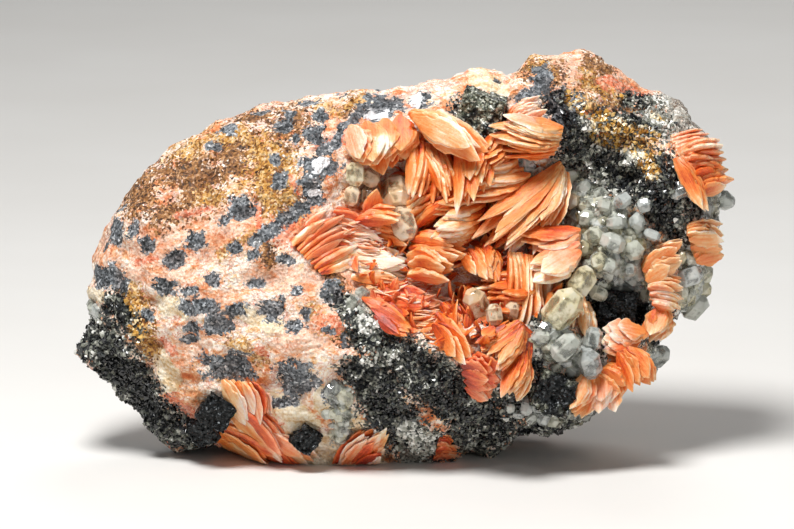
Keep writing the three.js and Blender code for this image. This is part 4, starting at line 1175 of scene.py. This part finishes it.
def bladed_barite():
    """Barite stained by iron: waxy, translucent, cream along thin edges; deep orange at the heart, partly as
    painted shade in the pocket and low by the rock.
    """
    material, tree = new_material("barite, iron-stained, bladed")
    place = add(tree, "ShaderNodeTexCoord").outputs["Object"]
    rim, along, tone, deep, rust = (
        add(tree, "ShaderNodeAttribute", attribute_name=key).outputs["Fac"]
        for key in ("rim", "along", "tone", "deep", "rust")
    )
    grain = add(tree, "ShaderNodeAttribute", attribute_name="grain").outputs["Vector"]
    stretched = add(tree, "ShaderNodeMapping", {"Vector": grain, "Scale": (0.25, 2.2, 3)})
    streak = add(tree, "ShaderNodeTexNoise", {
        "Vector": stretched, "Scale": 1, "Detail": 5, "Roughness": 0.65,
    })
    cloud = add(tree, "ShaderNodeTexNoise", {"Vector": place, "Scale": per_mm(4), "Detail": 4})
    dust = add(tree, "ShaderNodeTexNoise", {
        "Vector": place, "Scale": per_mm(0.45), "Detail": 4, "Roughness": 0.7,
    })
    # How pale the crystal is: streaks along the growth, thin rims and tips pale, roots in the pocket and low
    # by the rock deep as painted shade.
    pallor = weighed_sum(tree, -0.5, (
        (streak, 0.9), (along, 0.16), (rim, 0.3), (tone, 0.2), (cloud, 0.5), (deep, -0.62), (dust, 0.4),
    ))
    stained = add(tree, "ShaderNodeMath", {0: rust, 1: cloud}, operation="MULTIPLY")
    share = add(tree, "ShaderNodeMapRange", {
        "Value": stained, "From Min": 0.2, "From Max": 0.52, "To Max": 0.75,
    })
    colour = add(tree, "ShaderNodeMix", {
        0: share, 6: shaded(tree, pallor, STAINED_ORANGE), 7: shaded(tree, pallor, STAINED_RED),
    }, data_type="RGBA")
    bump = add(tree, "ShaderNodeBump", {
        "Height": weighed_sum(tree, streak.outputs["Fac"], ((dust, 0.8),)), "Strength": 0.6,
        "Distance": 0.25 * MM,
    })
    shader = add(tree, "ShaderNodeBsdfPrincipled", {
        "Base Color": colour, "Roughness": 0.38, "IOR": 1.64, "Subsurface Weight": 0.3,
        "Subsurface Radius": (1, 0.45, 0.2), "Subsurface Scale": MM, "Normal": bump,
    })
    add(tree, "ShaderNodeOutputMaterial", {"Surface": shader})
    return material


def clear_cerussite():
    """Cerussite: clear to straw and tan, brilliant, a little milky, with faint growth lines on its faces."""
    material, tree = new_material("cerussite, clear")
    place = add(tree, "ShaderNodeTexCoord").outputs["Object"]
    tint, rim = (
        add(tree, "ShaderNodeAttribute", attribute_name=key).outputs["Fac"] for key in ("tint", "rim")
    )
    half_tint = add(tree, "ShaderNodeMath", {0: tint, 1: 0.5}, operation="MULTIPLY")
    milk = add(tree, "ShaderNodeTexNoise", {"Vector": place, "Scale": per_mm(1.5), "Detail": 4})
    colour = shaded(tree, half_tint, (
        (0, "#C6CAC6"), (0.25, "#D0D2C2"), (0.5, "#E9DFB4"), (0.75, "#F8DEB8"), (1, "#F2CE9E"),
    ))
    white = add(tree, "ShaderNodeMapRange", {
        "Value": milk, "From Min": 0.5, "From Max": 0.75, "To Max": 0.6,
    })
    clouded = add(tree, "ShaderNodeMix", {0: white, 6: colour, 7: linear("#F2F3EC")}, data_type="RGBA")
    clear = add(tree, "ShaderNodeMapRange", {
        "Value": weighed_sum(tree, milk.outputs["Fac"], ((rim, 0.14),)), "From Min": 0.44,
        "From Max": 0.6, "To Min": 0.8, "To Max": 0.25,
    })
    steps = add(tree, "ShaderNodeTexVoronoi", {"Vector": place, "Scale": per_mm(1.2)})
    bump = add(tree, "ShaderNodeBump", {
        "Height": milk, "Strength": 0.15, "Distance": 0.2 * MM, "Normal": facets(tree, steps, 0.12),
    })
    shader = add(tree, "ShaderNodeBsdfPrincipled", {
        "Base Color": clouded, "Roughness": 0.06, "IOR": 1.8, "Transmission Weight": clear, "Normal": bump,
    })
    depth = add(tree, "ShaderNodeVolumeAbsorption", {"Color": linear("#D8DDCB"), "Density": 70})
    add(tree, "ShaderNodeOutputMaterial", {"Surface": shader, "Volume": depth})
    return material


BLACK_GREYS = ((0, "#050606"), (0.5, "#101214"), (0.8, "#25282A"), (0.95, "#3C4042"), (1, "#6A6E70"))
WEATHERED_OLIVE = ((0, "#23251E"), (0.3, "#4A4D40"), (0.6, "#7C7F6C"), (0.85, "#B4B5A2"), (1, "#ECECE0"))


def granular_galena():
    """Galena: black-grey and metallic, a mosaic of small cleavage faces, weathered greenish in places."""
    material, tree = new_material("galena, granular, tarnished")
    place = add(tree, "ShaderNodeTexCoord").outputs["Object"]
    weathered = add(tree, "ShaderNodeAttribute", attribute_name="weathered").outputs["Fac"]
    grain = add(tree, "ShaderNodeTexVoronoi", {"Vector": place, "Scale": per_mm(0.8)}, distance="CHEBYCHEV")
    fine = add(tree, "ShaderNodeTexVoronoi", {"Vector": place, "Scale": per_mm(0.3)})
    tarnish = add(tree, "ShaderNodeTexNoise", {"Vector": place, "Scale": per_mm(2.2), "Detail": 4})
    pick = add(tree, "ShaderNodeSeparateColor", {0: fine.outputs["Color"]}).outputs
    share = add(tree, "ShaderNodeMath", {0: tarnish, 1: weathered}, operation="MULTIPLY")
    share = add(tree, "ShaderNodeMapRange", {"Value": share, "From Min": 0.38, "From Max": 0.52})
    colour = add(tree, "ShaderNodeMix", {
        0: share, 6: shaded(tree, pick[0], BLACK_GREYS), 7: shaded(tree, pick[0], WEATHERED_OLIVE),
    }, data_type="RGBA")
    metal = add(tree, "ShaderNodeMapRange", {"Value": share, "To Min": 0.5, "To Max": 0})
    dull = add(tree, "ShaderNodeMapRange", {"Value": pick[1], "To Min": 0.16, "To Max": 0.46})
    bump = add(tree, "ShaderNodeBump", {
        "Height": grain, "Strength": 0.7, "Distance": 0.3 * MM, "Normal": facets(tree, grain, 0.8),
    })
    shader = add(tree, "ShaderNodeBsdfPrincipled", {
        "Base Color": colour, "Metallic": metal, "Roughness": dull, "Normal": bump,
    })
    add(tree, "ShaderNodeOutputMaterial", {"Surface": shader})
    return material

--

* Stated problem *
Write out the data exactly as it stands.

* The output *
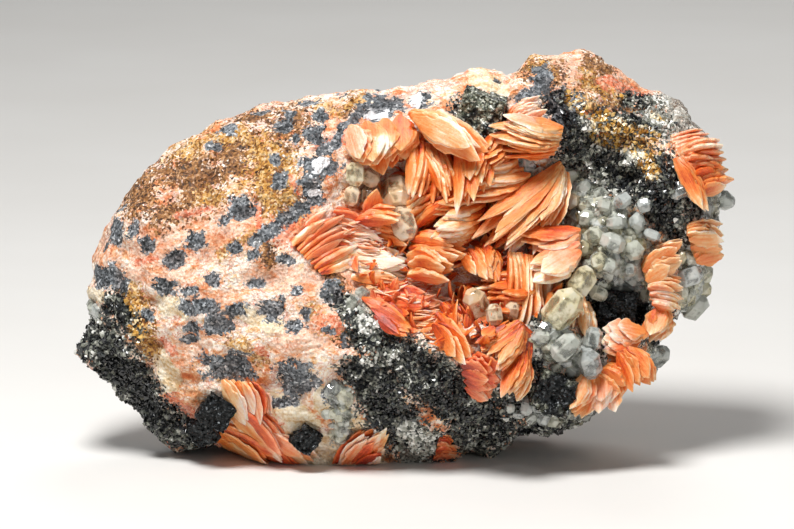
Keep writing the three.js and Blender code for this image. This is part 4, starting at line 1175 of scene.py. This part finishes it.
def bladed_barite():
    """Barite stained by iron: waxy, translucent, cream along thin edges; deep orange at the heart, partly as
    painted shade in the pocket and low by the rock.
    """
    material, tree = new_material("barite, iron-stained, bladed")
    place = add(tree, "ShaderNodeTexCoord").outputs["Object"]
    rim, along, tone, deep, rust = (
        add(tree, "ShaderNodeAttribute", attribute_name=key).outputs["Fac"]
        for key in ("rim", "along", "tone", "deep", "rust")
    )
    grain = add(tree, "ShaderNodeAttribute", attribute_name="grain").outputs["Vector"]
    stretched = add(tree, "ShaderNodeMapping", {"Vector": grain, "Scale": (0.25, 2.2, 3)})
    streak = add(tree, "ShaderNodeTexNoise", {
        "Vector": stretched, "Scale": 1, "Detail": 5, "Roughness": 0.65,
    })
    cloud = add(tree, "ShaderNodeTexNoise", {"Vector": place, "Scale": per_mm(4), "Detail": 4})
    dust = add(tree, "ShaderNodeTexNoise", {
        "Vector": place, "Scale": per_mm(0.45), "Detail": 4, "Roughness": 0.7,
    })
    # How pale the crystal is: streaks along the growth, thin rims and tips pale, roots in the pocket and low
    # by the rock deep as painted shade.
    pallor = weighed_sum(tree, -0.5, (
        (streak, 0.9), (along, 0.16), (rim, 0.3), (tone, 0.2), (cloud, 0.5), (deep, -0.62), (dust, 0.4),
    ))
    stained = add(tree, "ShaderNodeMath", {0: rust, 1: cloud}, operation="MULTIPLY")
    share = add(tree, "ShaderNodeMapRange", {
        "Value": stained, "From Min": 0.2, "From Max": 0.52, "To Max": 0.75,
    })
    colour = add(tree, "ShaderNodeMix", {
        0: share, 6: shaded(tree, pallor, STAINED_ORANGE), 7: shaded(tree, pallor, STAINED_RED),
    }, data_type="RGBA")
    bump = add(tree, "ShaderNodeBump", {
        "Height": weighed_sum(tree, streak.outputs["Fac"], ((dust, 0.8),)), "Strength": 0.6,
        "Distance": 0.25 * MM,
    })
    shader = add(tree, "ShaderNodeBsdfPrincipled", {
        "Base Color": colour, "Roughness": 0.38, "IOR": 1.64, "Subsurface Weight": 0.3,
        "Subsurface Radius": (1, 0.45, 0.2), "Subsurface Scale": MM, "Normal": bump,
    })
    add(tree, "ShaderNodeOutputMaterial", {"Surface": shader})
    return material


def clear_cerussite():
    """Cerussite: clear to straw and tan, brilliant, a little milky, with faint growth lines on its faces."""
    material, tree = new_material("cerussite, clear")
    place = add(tree, "ShaderNodeTexCoord").outputs["Object"]
    tint, rim = (
        add(tree, "ShaderNodeAttribute", attribute_name=key).outputs["Fac"] for key in ("tint", "rim")
    )
    half_tint = add(tree, "ShaderNodeMath", {0: tint, 1: 0.5}, operation="MULTIPLY")
    milk = add(tree, "ShaderNodeTexNoise", {"Vector": place, "Scale": per_mm(1.5), "Detail": 4})
    colour = shaded(tree, half_tint, (
        (0, "#C6CAC6"), (0.25, "#D0D2C2"), (0.5, "#E9DFB4"), (0.75, "#F8DEB8"), (1, "#F2CE9E"),
    ))
    white = add(tree, "ShaderNodeMapRange", {
        "Value": milk, "From Min": 0.5, "From Max": 0.75, "To Max": 0.6,
    })
    clouded = add(tree, "ShaderNodeMix", {0: white, 6: colour, 7: linear("#F2F3EC")}, data_type="RGBA")
    clear = add(tree, "ShaderNodeMapRange", {
        "Value": weighed_sum(tree, milk.outputs["Fac"], ((rim, 0.14),)), "From Min": 0.44,
        "From Max": 0.6, "To Min": 0.8, "To Max": 0.25,
    })
    steps = add(tree, "ShaderNodeTexVoronoi", {"Vector": place, "Scale": per_mm(1.2)})
    bump = add(tree, "ShaderNodeBump", {
        "Height": milk, "Strength": 0.15, "Distance": 0.2 * MM, "Normal": facets(tree, steps, 0.12),
    })
    shader = add(tree, "ShaderNodeBsdfPrincipled", {
        "Base Color": clouded, "Roughness": 0.06, "IOR": 1.8, "Transmission Weight": clear, "Normal": bump,
    })
    depth = add(tree, "ShaderNodeVolumeAbsorption", {"Color": linear("#D8DDCB"), "Density": 70})
    add(tree, "ShaderNodeOutputMaterial", {"Surface": shader, "Volume": depth})
    return material


BLACK_GREYS = ((0, "#050606"), (0.5, "#101214"), (0.8, "#25282A"), (0.95, "#3C4042"), (1, "#6A6E70"))
WEATHERED_OLIVE = ((0, "#23251E"), (0.3, "#4A4D40"), (0.6, "#7C7F6C"), (0.85, "#B4B5A2"), (1, "#ECECE0"))


def granular_galena():
    """Galena: black-grey and metallic, a mosaic of small cleavage faces, weathered greenish in places."""
    material, tree = new_material("galena, granular, tarnished")
    place = add(tree, "ShaderNodeTexCoord").outputs["Object"]
    weathered = add(tree, "ShaderNodeAttribute", attribute_name="weathered").outputs["Fac"]
    grain = add(tree, "ShaderNodeTexVoronoi", {"Vector": place, "Scale": per_mm(0.8)}, distance="CHEBYCHEV")
    fine = add(tree, "ShaderNodeTexVoronoi", {"Vector": place, "Scale": per_mm(0.3)})
    tarnish = add(tree, "ShaderNodeTexNoise", {"Vector": place, "Scale": per_mm(2.2), "Detail": 4})
    pick = add(tree, "ShaderNodeSeparateColor", {0: fine.outputs["Color"]}).outputs
    share = add(tree, "ShaderNodeMath", {0: tarnish, 1: weathered}, operation="MULTIPLY")
    share = add(tree, "ShaderNodeMapRange", {"Value": share, "From Min": 0.38, "From Max": 0.52})
    colour = add(tree, "ShaderNodeMix", {
        0: share, 6: shaded(tree, pick[0], BLACK_GREYS), 7: shaded(tree, pick[0], WEATHERED_OLIVE),
    }, data_type="RGBA")
    metal = add(tree, "ShaderNodeMapRange", {"Value": share, "To Min": 0.5, "To Max": 0})
    dull = add(tree, "ShaderNodeMapRange", {"Value": pick[1], "To Min": 0.16, "To Max": 0.46})
    bump = add(tree, "ShaderNodeBump", {
        "Height": grain, "Strength": 0.7, "Distance": 0.3 * MM, "Normal": facets(tree, grain, 0.8),
    })
    shader = add(tree, "ShaderNodeBsdfPrincipled", {
        "Base Color": colour, "Metallic": metal, "Roughness": dull, "Normal": bump,
    })
    add(tree, "ShaderNodeOutputMaterial", {"Surface": shader})
    return material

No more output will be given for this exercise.